RECORDED DATA =
-------------------------

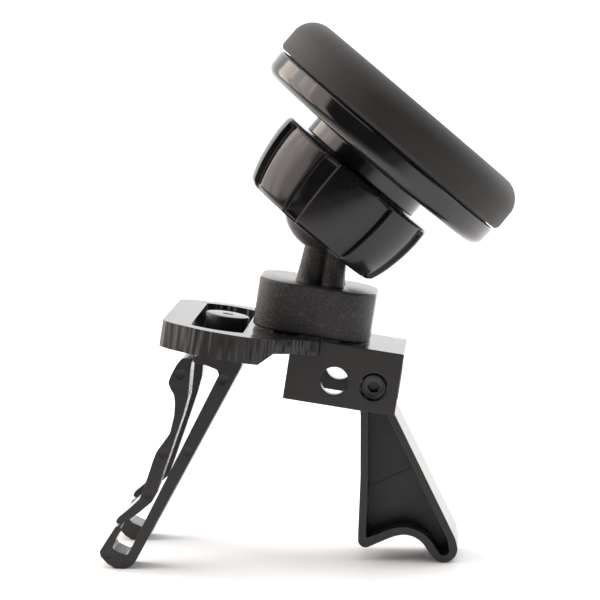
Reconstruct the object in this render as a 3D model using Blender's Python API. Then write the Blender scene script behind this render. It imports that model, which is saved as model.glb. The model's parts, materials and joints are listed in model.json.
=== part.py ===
"""Car phone mount: a round magnetic head on a locking ball joint, carried by a cranked arm
with a two-pronged vent clip at one end and a folding support leg at the other.

All sizes below are millimetres; meshes are written in metres. The mount stands on the tips
of its clip and the foot of its leg, with +Z up and +X towards the leg.
"""

import math

import bmesh
import bpy
from mathutils import Vector

MM = 0.001

# The arm: its top face slopes down towards the leg.
ARM_TILT_DEG = 8.7
ARM_ORIGIN = (0.0, 0.0, 43.5)
HOOD_LEFT = -25.1
HOOD_HALF_WIDTH = 20.8
HOOD_THICKNESS = 4.95
PLATE_THICKNESS = 2.65
PLATE_END = 4.5
CLEVIS_HALF_WIDTH = 10.8
CLEVIS_LEFT = -0.8
CLEVIS_RIGHT = 20.64
CLEVIS_DEPTH = 11.92
CLEVIS_WALL = 2.4
CLEVIS_ROOF = 3.4
TONGUE_END = 12.5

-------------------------

WHAT IS EXPECTED =
Copy all of the material word for word.

FULL SOLUTION =
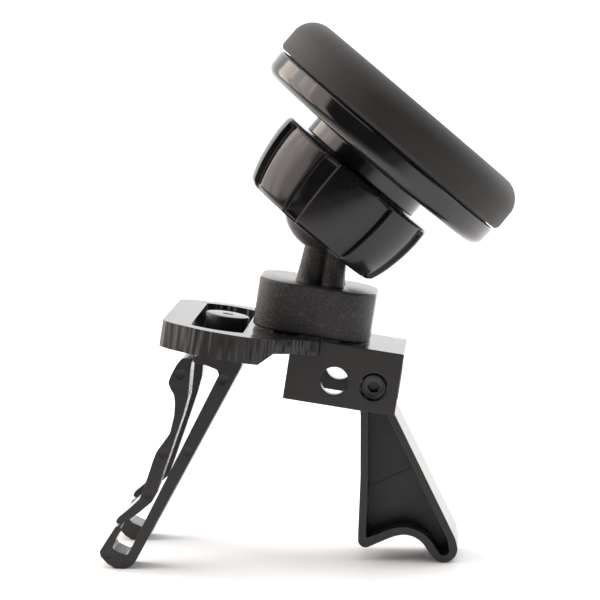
Reconstruct the object in this render as a 3D model using Blender's Python API. Then write the Blender scene script behind this render. It imports that model, which is saved as model.glb. The model's parts, materials and joints are listed in model.json.
=== part.py ===
"""Car phone mount: a round magnetic head on a locking ball joint, carried by a cranked arm
with a two-pronged vent clip at one end and a folding support leg at the other.

All sizes below are millimetres; meshes are written in metres. The mount stands on the tips
of its clip and the foot of its leg, with +Z up and +X towards the leg.
"""

import math

import bmesh
import bpy
from mathutils import Vector

MM = 0.001

# The arm: its top face slopes down towards the leg.
ARM_TILT_DEG = 8.7
ARM_ORIGIN = (0.0, 0.0, 43.5)
HOOD_LEFT = -25.1
HOOD_HALF_WIDTH = 20.8
HOOD_THICKNESS = 4.95
PLATE_THICKNESS = 2.65
PLATE_END = 4.5
CLEVIS_HALF_WIDTH = 10.8
CLEVIS_LEFT = -0.8
CLEVIS_RIGHT = 20.64
CLEVIS_DEPTH = 11.92
CLEVIS_WALL = 2.4
CLEVIS_ROOF = 3.4
TONGUE_END = 12.5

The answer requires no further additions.